Web Design Tips, Tutorials & More!

Which Font do I choose?

Choosing a font for your website is probably one of the hardest tasks to undertake to a new web designer. There is such a huge variety available the decision of which one to use can lead you into major trouble, unless you learn to control yourself.

Sticking to tried and true fonts can be difficult when you are faced with the variety that is now at your finger tips. With the current availability of the typographic services that will deliver unusual fonts for you onto the web and in a format that the various browsers will interpret correctly, you almost get a heady feeling, especially if you yourself are not footing the bill.

The need to choose the right font is very important as is the need to choose the right size and companion to the font. It’s a good idea to forget your own personal likes and dislikes when choosing the appropriate font.

It is not always advisable to use your favourite font in every web design you want to produce. This is especially true if the font is a little way out.

Using a font that is both appropriate and also just that little different so as to catch the eye is the way to get a correct balance is very important. When working out what to use you need to take into account what your product is and what the normal font is that has been used to present that product in the past.

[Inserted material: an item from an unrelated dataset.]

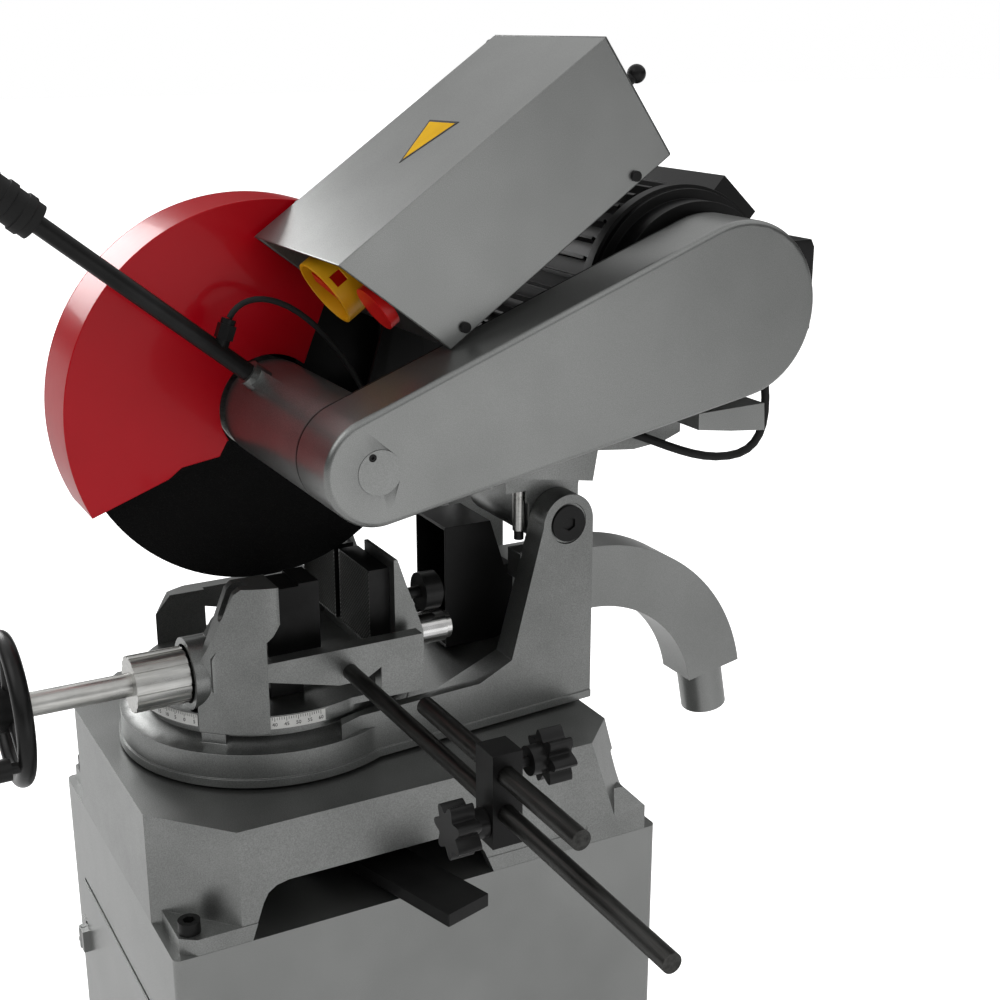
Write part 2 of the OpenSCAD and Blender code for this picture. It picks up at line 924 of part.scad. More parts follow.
module cover_cap() {
    color(steel)
        difference() {
            xcyl(cover_face_x - 2.6, cover_face_x + 0.4, spindle_y, spindle_z, 18.7);
            xcyl(cover_face_x - 4, cover_face_x + 1, spindle_y - 6, spindle_z + 13, 3.3);
        }
    color(dark)
        translate([cover_face_x - 2.6, spindle_y - 6, spindle_z + 13])
            rotate([0, 90, 0])
                difference() {
                    cylinder(r = 3.2, h = 2.6);
                    translate([0, 0, 1])
                        cylinder(r = 1.6, h = 3, $fn = 6);
                }
}

module drive_belts() {
    color(black)
        for (x = [pulley_x0 + 4.3, pulley_x0 + 15.3])
            difference() {
                yz(x, x + 8.4)
                    belt_outline(spindle_pulley_r + 0.3, motor_pulley_r + 0.3);
                yz(x - 1, x + 9.4)
                    belt_outline(spindle_pulley_r - 5.8, motor_pulley_r - 5.8);
            }
}

// ---------- motor ----------

module motor_stator() {
    fins = 32;
    color(black)
        difference() {
            union() {
                xcyl(-70, 162, motor_y, motor_z, 88);
                for (i = [0:fins - 1])
                    translate([0, motor_y, motor_z])
                        rotate([i * 360 / fins, 0, 0])
                            block([-66, -1.6, 80], [158, 1.6, 99]);
                // raised lug at the upper back and feet below
                translate([0, motor_y, motor_z])
                    rotate([-43, 0, 0])
                        block([-60, -26, 80], [160, 26, 118]);
                for (x = [-55, 78])
                    block([x, motor_y - 80, 1090.1], [x + 30, motor_y + 80, 1124]);
            }
            xcyl(-71, 163, motor_y, motor_z, 66);
        }
}

module motor_shield() {
    color(black)
        difference() {
            union() {
                xcyl(162.1, 184, motor_y, motor_z, 97);
                xcyl(166, 178, motor_y, motor_z, 100.5, $fn = fine);
                xcyl(184, 206, motor_y, motor_z, 88);
                xcyl(206, cover_x0 - 3.5, motor_y, motor_z, 60);
            }
            xcyl(162, 176, motor_y, motor_z, 80);
            xcyl(160, 240, motor_y, motor_z, 16);
        }
}

module motor_fan_cover() {
    slots = 24;
    color(black)
        difference() {
            xcyl(-138, -70.1, motor_y, motor_z, 98);
            xcyl(-135, -60, motor_y, motor_z, 95);
            for (i = [0:slots - 1])
                translate([0, motor_y, motor_z])
                    rotate([i * 360 / slots, 0, 0])
                        block([-140, -3, 35], [-130, 3, 82]);
        }
}

module motor_rotor() {
    color(steel) {
        xcyl(-118, 273, motor_y, motor_z, 13.95);
        xcyl(-50, 140, motor_y, motor_z, 64);
    }
    color(black) {
        xcyl(-120, -92, motor_y, motor_z, 26);
        for (i = [0:6])
            translate([0, motor_y, motor_z])
                rotate([i * 360 / 7, 0, 0])
                    block([-118, -2, 24], [-94, 2, 84]);
    }
}

module motor_terminal_box() {
    color(black)
        difference() {
            union() {
                block([40, motor_y + 84, 1140], [150, 528, 1228]);
                block([36, 470, 1136], [154, 478, 1234]);
                yz(40, 150)
                    polygon([[470, 1220], [470, 1236], [536, 1236], [540, 1228], [540, 1146], [528, 1140]]);
            }
            xcyl(-71, 200, motor_y, motor_z, 99.2);
        }
}

module motor_plate() {
    color(steel)
        difference() {
            union() {
                block([-80, 262, 1070.1], [112, 437, 1090]);
                // thick lug at the rear right
                yz(109, 212)
                    polygon([[362, 1076.5], [362, 1092.6], [438, 1094], [440, 1067], [400, 1071]]);
            }
            for (x = [-40, 93], y = [motor_y - 70, motor_y + 70])
                block([x - 6, y - 14, 1060], [x + 6, y + 14, 1100]);
        }
}

// ---------- guards ----------

// side outline of the red guard: the disc circle cut off along its lower edges
module guard_outline(r) {
    intersection() {
        circle(r, $fn = fine);
        polygon([[-260, -114], [-101, -55], [-88, -45.5], [-52.7, -40], [-44.6, -26], [26, -34], [28, 25],
            [43, 62], [58, 98], [76, 124], [100, 260], [-260, 260]]);
    }
}

module at_spindle(x0, x1) {
    translate([x0, spindle_y, spindle_z])
        rotate([90, 0, 90])
            linear_extrude(x1 - x0)
                children();
}

module disc_guard() {
    hw = guard_w / 2;
    color(red)
        difference() {
            at_spindle(-hw + 2, hw)
                guard_outline(guard_r);
            xcyl(-hw, hw - 2, spindle_y, spindle_z, guard_r - 2.5, $fn = fine);
            xcyl(hw - 4, hw + 1, spindle_y, spindle_z, 50);
        }
}

module guard_cover() {
    hw = guard_w / 2;
    color(red)
        at_spindle(-hw - 0.1, -hw + 1.9)
            guard_outline(guard_r);
    color(dark)
        for (a = [100, 140, 180])
            xcyl(-hw - 6, -hw - 0.1, spindle_y + 165 * cos(a), spindle_z + 165 * sin(a), 8);
}

// black sheet hood that closes the disc at the back
module spark_hood() {
    hw = guard_w / 2 - 3;
    color(black)
        difference() {
            at_spindle(-hw, hw)
                intersection() {
                    circle(183, $fn = fine);
                    polygon([[18, -34], [20, 25], [35, 62], [50, 98], [68, 124], [92, 220], [240, 220],
                        [240, -30], [60, -60]]);
                }
            xcyl(-hw + 2, hw - 2, spindle_y, spindle_z, 181, $fn = fine);
            xcyl(-50, 50, spindle_y, spindle_z, 47);
        }
}

// ---------- switch box ----------

// frame of the switch box: local y along the slope, local z square to it
module at_box() {
    translate(tilt_front)
        rotate([box_pitch, 0, 0])
            children();
}

module switch_box() {
    wall = 2.4;
    skin = 1.6;
    color(steel)
        difference() {
            at_box()
                block([box_x0 + skin, plate_u, -box_h], [box_x1 - skin, box_len - 0.1, -skin]);
            at_box()
                block([box_x0 + skin + wall, plate_u + wall, -box_h + wall],
                    [box_x1 - skin - wall, box_len - 0.1 - wall, -skin - wall]);
            // holes for the isolator and the stop button
            at_plate(ring_x, ring_n)
                zcyl(-5, 1, 0, 0, 7.3);
            at_plate(button_x, button_n)
                zcyl(-5, 1, 0, 0, 9.2);
        }
    // strips that stand on the arm
    color(black) {
        yz(98, 102)
            polygon([[68, 1106.2], [84, 1106.2], [106, 1196], [94, 1187.5]]);
        yz(60, 64)
            polygon([[105, 1105.2], [105, 1196], [150, 1227], [150, 1105.2]]);
    }
}

// folded cover: top and both sides in one sheet, with slanted front edges on the sides
module box_lid() {
    t = 1.5;
    color(steel)
        at_box()
            difference() {
                yz(box_x0, box_x1)
                    polygon([[0, 0], [plate_u - 1, -box_h], [box_len, -box_h], [box_len, 0]]);
                yz(box_x0 + t, box_x1 - t)
                    translate([-20, -t])
                        mirror([0, 1])
                            square([box_len + 40, box_h + 10]);
            }
}

module box_screws() {
    color(dark)
        at_box() {
            for (u = [56.5, 256])
                xcyl(box_x1 + 0.01, box_x1 + 3.4, u, -box_h + 7, 4.6);
            for (u = [51, 288])
                xcyl(box_x0 - 4.5, box_x0 - 0.01, u, -6, 5);
            // ball-ended stud on the back face
            translate([228, box_len - 0.09, -45])
                rotate([-90, 0, 0]) {
                    cylinder(r = 5, h = 8);
                    translate([0, 0, 12])
                        sphere(8);
                }
        }
}

// frame on the front plate: local z points out of it, local y points up it
module at_plate(x, n) {
    translate(tilt_front)
        rotate([box_pitch, 0, 0])
            translate([x, plate_u, n])
                rotate([90, 0, 0])
                    children();
}

module isolator_ring() {
    color(yellow)
        at_plate(ring_x, ring_n)
            difference() {
                zcyl(0.05, 37, 0, 0, 31.5);
                zcyl(6, 40, 0, 0, 28.5);
                zcyl(-1, 20, 0, 0, 7.2);
                // hole for a padlock
                rotate([0, 0, 25])
                    block([25, -5.5, 20.5], [35, 5.5, 31.5]);
            }
}

module isolator_knob() {
    color(red)
        at_plate(ring_x, ring_n) {
            zcyl(-6, 9, 0, 0, 6.9);
            zcyl(8, 13, 0, 0, 24);
            rotate([0, 0, -28])
                block([-22, -5.5, 12], [22, 5.5, 32]);
        }
}

module stop_button() {
    color(red)
        at_plate(button_x, button_n) {
            zcyl(-6, 17, 0, 0, 9);
            zcyl(16, 25, 0, 0, 21);
        }
}

// ---------- operating lever and cables ----------

// frame of the lever: local z runs along it, away from the boss
module at_lever() {
    translate([lever_x, 2, 1122])
        rotate([90 - lever_tilt, 0, 0])
            children();
}

module lever_bar() {
    color(black) {
        at_lever()
            translate([0, 0, 18.5])
                cylinder(r = 8, h = 356);
        // cable gland on the lever
        translate([lever_x, -53, 1172])
            rotate([-20, 0, 0]) {
                cylinder(r = 6.5, h = 26);
                translate([0, 0, 8])
                    cylinder(r = 8.5, h = 13, $fn = 6);
            }
    }
}

module lever_grip() {
    color(black)
        at_lever()
            translate([0, 0, 262])
                difference() {
                    union() {
                        cylinder(r = 16, h = 122);
                        for (i = [0:5])
                            translate([0, 0, 8 + i * 18])
                                cylinder(r = 17.5, h = 8);
                    }
                    translate([0, 0, -1])
                        cylinder(r = 8.05, h = 119);
                    translate([0, 0, 110])
                        cylinder(r = 7.2, h = 13);
                }
}

module trigger_button() {
    color([0.05, 0.4, 0.12])
        at_lever()
            translate([0, 0, 380])
                cylinder(r = 7, h = 10);
}

// cable from the lever's gland down to the arm, in front of the switch box
module handle_cable() {
    steps = 16;
    color(black)
        sweep(concat(
            [for (i = [0:steps])
                bez([80, -43.9, 1197], [81, -28, 1226], [88, 22, 1216], [92, 66, 1138], i / steps)],
            [[93, 73, 1125], [94, 79, 1107]]), 2.7, 12, [1, 0, 0]);
}

// cable from the arm's side that hangs below the motor plate and rises to the terminal box
module motor_cable() {
    steps = 10;
    low = [150, 445, 1025.4];
    color(black)
        sweep(concat(
            [for (i = [0:steps - 1]) bez([111.2, 322, 1062], [150, 350, 1060], [150, 395, 1026], low, i / steps)],
            [for (i = [0:steps]) bez(low, [150, 492, 1024], [148, 500, 1062], [140, 484, 1137.6], i / steps)]),
            4.3, 12, [1, 0, 0]);
}

module stop_bolt() {
    color(steel) {
        zcyl(954, 1010, 70, stop_y, 5.5);
        zcyl(955, 997.8, 70, stop_y, 6.5);
    }
    color(dark)
        zcyl(945.2, 955.1, 70, stop_y, 5);
}

cabinet();
cabinet_door();
door_latch();
base_casting();
base_bolts();
swivel_post();
lock_lever();
bed_casting();
angle_scale();
vice_screw();
handwheel();
front_jaw();
front_jaw_plate();
rear_jaw();
rear_jaw_plates();
rear_guide_bar();
rear_lock_knob();
stop_rod();
stop_block();
stop_pin();
stop_knob_rear();
stop_knob_front();
turntable_bracket();
pivot_pin();
spark_chute();
rear_duct();
return_spring();
arm_casting();
spindle_bearings();
spindle_shaft();
spindle_pulley();
disc_flanges();
disc_nut();
abrasive_disc();
belt_cover();
cover_backplate();
cover_cap();
drive_belts();
motor_stator();
motor_shield();
motor_fan_cover();
motor_rotor();
motor_pulley();
motor_terminal_box();
motor_plate();
disc_guard();
guard_cover();
spark_hood();
switch_box();
box_lid();
box_screws();
isolator_ring();
isolator_knob();
stop_button();
lever_bar();
lever_grip();
trigger_button();
handle_cable();
motor_cable();
stop_bolt();
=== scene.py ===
"""Looks of an abrasive chop saw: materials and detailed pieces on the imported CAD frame."""
import math

import bmesh
import bpy
from mathutils import Matrix, Vector


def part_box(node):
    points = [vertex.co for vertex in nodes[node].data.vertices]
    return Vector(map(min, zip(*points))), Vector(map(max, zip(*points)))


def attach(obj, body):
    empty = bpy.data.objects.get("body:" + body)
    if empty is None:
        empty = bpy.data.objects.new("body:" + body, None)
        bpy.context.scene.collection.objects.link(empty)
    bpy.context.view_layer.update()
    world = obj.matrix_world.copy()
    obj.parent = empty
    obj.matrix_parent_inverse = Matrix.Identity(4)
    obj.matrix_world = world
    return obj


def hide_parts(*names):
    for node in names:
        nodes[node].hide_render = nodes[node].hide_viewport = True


MM = 0.001
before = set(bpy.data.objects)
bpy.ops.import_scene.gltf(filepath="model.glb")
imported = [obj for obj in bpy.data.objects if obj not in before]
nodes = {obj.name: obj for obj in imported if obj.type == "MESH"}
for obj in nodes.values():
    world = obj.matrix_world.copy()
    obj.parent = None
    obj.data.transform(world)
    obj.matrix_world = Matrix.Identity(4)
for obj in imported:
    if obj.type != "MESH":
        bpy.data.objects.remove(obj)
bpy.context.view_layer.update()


# ---------- node material helpers ----------

def new_material(name):
    """An empty node material with its shader; gives (material, nodes, links, shader)."""
    material = bpy.data.materials.new(name)
    material.use_nodes = True
    tree = material.node_tree
    shader = tree.nodes["Principled BSDF"]
    return material, tree.nodes, tree.links, shader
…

If you have been given a project which entails you to totally brand your product you virtually have free reign, but otherwise you do have to take your brief into account. Often when you receive your brief, there is a logo and a header already in place. When this happens you really need to keep to the same family of fonts. You will be able to make small changes with the approval of your client. However, it if there is already a branding in place you really need to lead that brand forward.

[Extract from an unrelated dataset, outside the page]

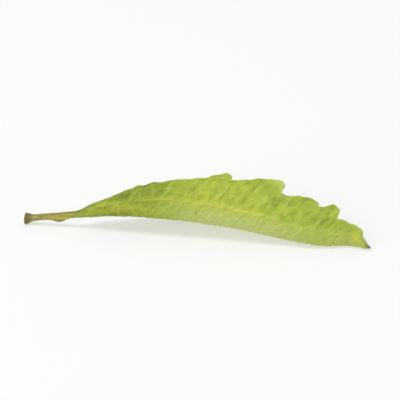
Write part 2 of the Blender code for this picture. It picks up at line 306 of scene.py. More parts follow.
# Flat places (x, width) of one half, from beside the midrib out and round the rim
def halfGrid(lobes, rows):
    edge = edgeOfRows(lobes, rows)
    sweep = edge[:, 0] - rows
    most = veins["sideVeinMost"] * edge[:, 1]
    vein = np.minimum(smoothThrough(veins["sideVein"], rows), most)
    swing, length = veins["sideVeinSway"]
    vein += swing * np.sin(2 * math.pi * rows / length) * smoothStep(*veins["swayGrows"], vein)
    rounding = np.minimum(form["bladeThickness"] / 2, form["mostRounding"] * edge[:, 1])
    brim = edge[:, 1] - rounding
    toVein = np.arange(1, form["columnsToVein"] + 1) / form["columnsToVein"]
    toBrim = np.arange(1, form["columnsToEdge"] + 1) / form["columnsToEdge"]
    turns = np.radians(form["rimTurns"])
    widths = [vein * part for part in toVein]
    widths += [vein + (brim - vein) * part for part in toBrim]
    widths += [brim + rounding * math.sin(turn) for turn in turns]
    widths = np.stack(widths, axis=1)
    places = rows[:, None] + sweep[:, None] * (widths / edge[:, 1:2]) ** veins["branchCurve"]
    thinning = np.concatenate([np.ones(len(toVein) + len(toBrim)), np.cos(turns)])
    return places, widths, np.repeat(vein[:, None], widths.shape[1], axis=1), thinning


# 0 on the net between the puckers and up to 1 in the middle of each, some shallower than others
def puckerHollow(x, s):
    draw = random.Random(veins["puckerSeed"])
    depths = random.Random(veins["puckerSeed"] + 1)
    shake = veins["puckerShake"]
    centres = []
    for column in range(*veins["puckerColumns"]):
        for row in range(*veins["puckerRows"]):
            centreX = veins["puckerLength"] * (row + 0.5 * (column % 2))
            centreX += draw.uniform(-shake, shake)
            centres.append((centreX, veins["puckerWidth"] * column + draw.uniform(-shake, shake)))
    flat = np.stack([x - veins["branchSweep"] * np.abs(s), s], axis=-1).reshape(-1, 1, 2)
    gaps = np.linalg.norm(flat - np.array(centres), axis=-1)
    nearest = np.partition(gaps, 1, axis=1)[:, :2]
    depth = np.array([depths.uniform(veins["puckerShallowest"], 1.0) for _ in centres])
    depth = depth[np.argmin(gaps, axis=1)]
    hollow = depth * smoothStep(0.0, veins["puckerSlope"], nearest[:, 1] - nearest[:, 0])
    return hollow.reshape(x.shape)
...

The same applies if you are establishing a sub brand to the main brand. The original company needs to be brought into play in the new website.

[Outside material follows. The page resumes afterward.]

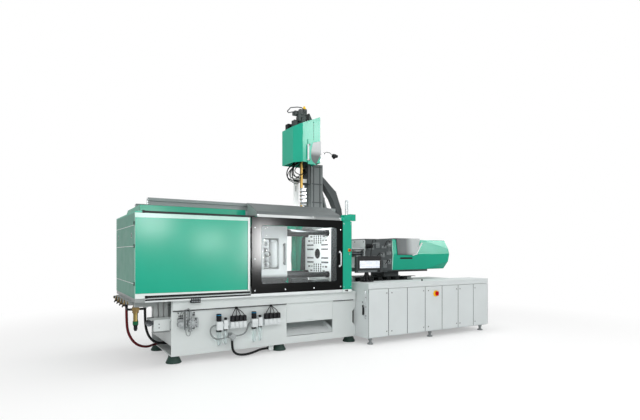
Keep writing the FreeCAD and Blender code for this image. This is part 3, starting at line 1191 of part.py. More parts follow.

You can play with the weights and the typeface in its various forms of italics; bolds, etc. as long as you keep to the relevant typeface. You can play with the weights, but it is best to keep around 14 pt for the main body of the typeface and this is a good easy font to read. Always use a good balance of white space. This means your type is well presented, and it will flow with the rest of the website. Keep your families in groups and try not to use more than two font types in a design. These font types should be chosen to compliment each other. Make sure that the colors used aren’t in conflict with each other or in conflict with the overall design.